At the other end of the spectrum was the personal computer. With the PC revolution, you could find one computer for every household instead of one computer for an entire company. While these computers were easily powerful enough to satisfy the needs of a single user, a wide gulf still existed between the capabilities -- and the costs -- of personal computing and corporate computing.

The area where this gulf was most apparent was in data management. Database applications for large mainframe servers included every feature possible. Because of the multipurpose nature of this software, if any odd feature was needed by a single user, it was included. Database applications that satisfied those data management needs of the individual user emerged. However, where mainframe databases were too massive for mid-range needs, personal databases were too narrow.

In the first half of the 1990s, the "lowly" personal computer had advanced to the point where it was actually more powerful than the mainframe computers of yesteryear. While hardware was no longer a barrier to mid-range computing, the lack of affordable software was. To meet the data storage needs of a nonprofit organization or small business, you needed an affordable server operating system and an affordable database management system. The introduction of cheap and powerful server operating systems like FreeBSD and Linux helped solve the operating system side of that equation.

MySQL and mSQL are two solutions that solve the database management side of the equation. They are powerful and flexible while at the same time lightweight and efficient. MySQL, in particular, packs a large feature set into a very small and fast engine. While neither database engine has anywhere near the full feature set of expensive corporate databases, they easily have enough of a feature set to meet the needs of mid-range database management.

0.1. Audience

This book is primarily for two classes of readers. The most obvious is the reader interested in using MySQL and mSQL from either a database administration perspective or from a database programmer perspective. In addition, anyone who wants to learn about relational database administration and programming without paying out the nose for a license from one of the big guys will find MySQL or mSQL an excellent starting point. If MySQL or mSQL is your starting point, then this book is your guide.

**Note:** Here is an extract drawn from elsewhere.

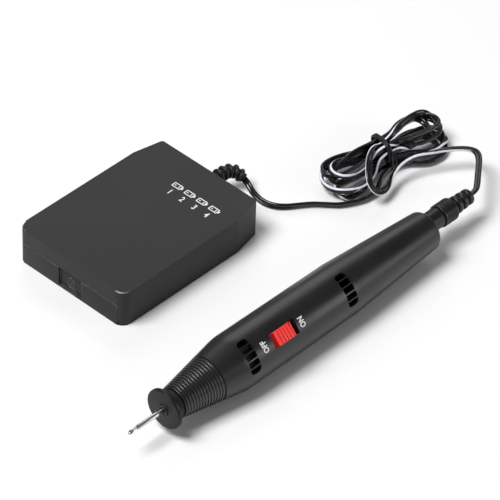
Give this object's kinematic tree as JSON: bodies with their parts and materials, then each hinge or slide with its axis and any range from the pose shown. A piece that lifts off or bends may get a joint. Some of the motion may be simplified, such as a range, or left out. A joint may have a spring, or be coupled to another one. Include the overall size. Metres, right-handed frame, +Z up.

From a database administrator's perspective, we cover the basic methods of creating and managing databases and tables in MySQL and mSQL. We go beyond the simple and provide performance tuning and troubleshooting tips to help you make sure your MySQL and mSQL applications are running their best. Finally, all of the tools that come with MySQL and mSQL are covered in detail. We assume no prior knowledge of SQL or relational databases.

Database programmers will find that we have covered all of the major programming interfaces from the most popular client/server and web programming languages. When we cover the interface for a particular language, we assume that the reader has a basic grasp of the language in question. For example, in the Java chapter, we assume that the reader knows how to write basic Java applications and now wants to learn how to make those Java applications talk to a MySQL or mSQL database.

The immense popularity of MySQL and mSQL on the Web has made it natural to provide a focus on CGI programming with MySQL and mSQL. Web developers should therefore find this book useful in describing how to drive their web sites with a MySQL or mSQL database. For these chapters, very little CGI knowledge is needed, but we still assume that the reader is familiar with the basics of the programming language in question.